We live in a world that changes all the time. School education should therefore reflect these changes in order to prepare children for adult life. With the clear purpose to achieve it a wide range of changes should be made in the school curriculum as soon as possible.

First we should consider what it is that will actually help children to prepare for adulthood. It is totally clear, that academic subjects do not prepare children for the future. Due to this fact, I would propose that a new subject would be introduced such as simply economical administration or basic first aid. It is a well-known fact that many people graduate high school knowing how to graph a polynomial and yet have no idea how to file for taxes, apply for a loan, or act in case of emergency.

Secondly, I strongly believe that every child should be taught to develop their critical thinking instead of pushing them to learn by heart loads of useless contents. Not only are children not going to remember any content but it will not be useful in their daily life.

On the other hand, removing some a subsidiary subject like religion would be an essential step when it comes down to controversial subjects.
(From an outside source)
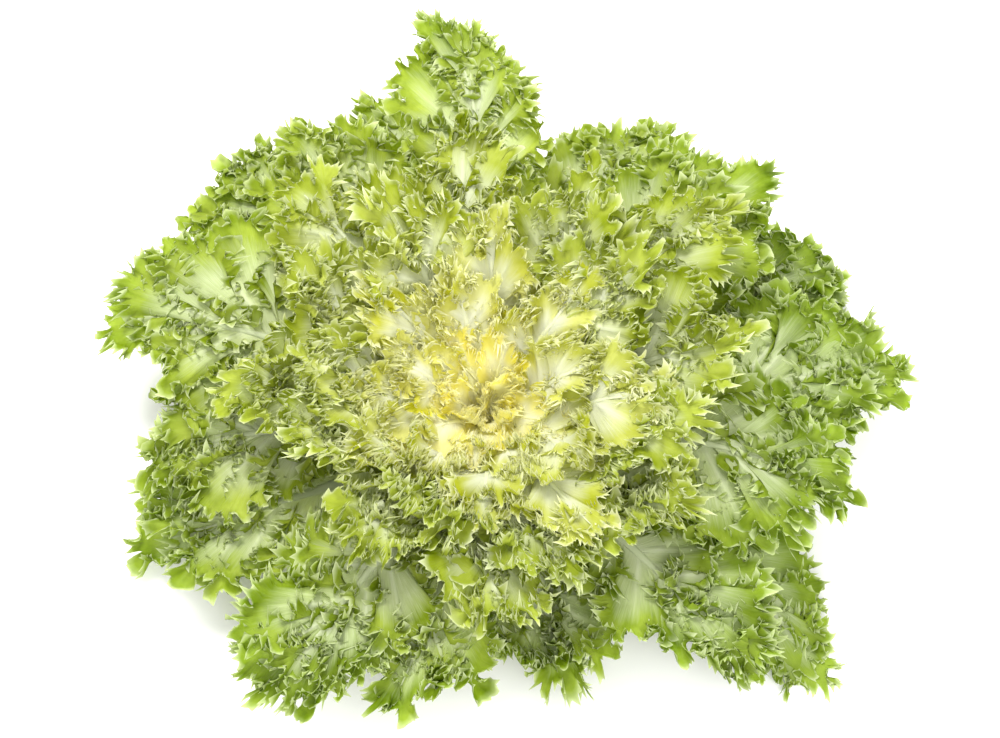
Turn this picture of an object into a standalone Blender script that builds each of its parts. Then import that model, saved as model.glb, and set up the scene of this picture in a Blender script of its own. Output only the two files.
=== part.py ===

At this day and age, we live in a multicultural society, hence religion should disappear from school.

To sum up, I would say that broadly speaking, school curriculum is such an important point referent to children life that government should tackle this issue as fast as possible in order to bring prosperity and opportunities to the next generations.

Maria - / 1096  
Mar 22, 2019   #2
Saons, I think there are two points to consider in your essay. Firstly, let's delve into the technicalities of your paper. You have instances wherein your proper usage of commas (general punctuation) is lacking.

For instance, take this revised sentence from the first paragraph:
With the clear purpose to achieve it, a wide range of changes should be made in the school curriculum as soon as possible.

Small changes such as this can make your paper more academically credible because they showcase a fundamental understanding of the usage of text. Ensure that you review the usage of proper usage of punctuation before you proceed.

I also suggest looking into merging the third and fourth paragraph to make it more substantial. I have noticed that the third paragraph is hanging in its context. A general rule of thump is that paragraphs should have at least four sentences for formality purposes. While some may argue otherwise, I think it's still safe to follow this.

You should begin looking into answering more of the rationale behind the texts that you have. When you make broad proclamations such as arguing that children do not need "useless content" when it comes to learning, you should expound on what those things are and explain concretely why you think they're irrelevant to the educational system.

The thought of your essay is on-point, however it does need further tailor-fitting to make it more substantial and knowledge-based (factual) rather than a cluster of opinions.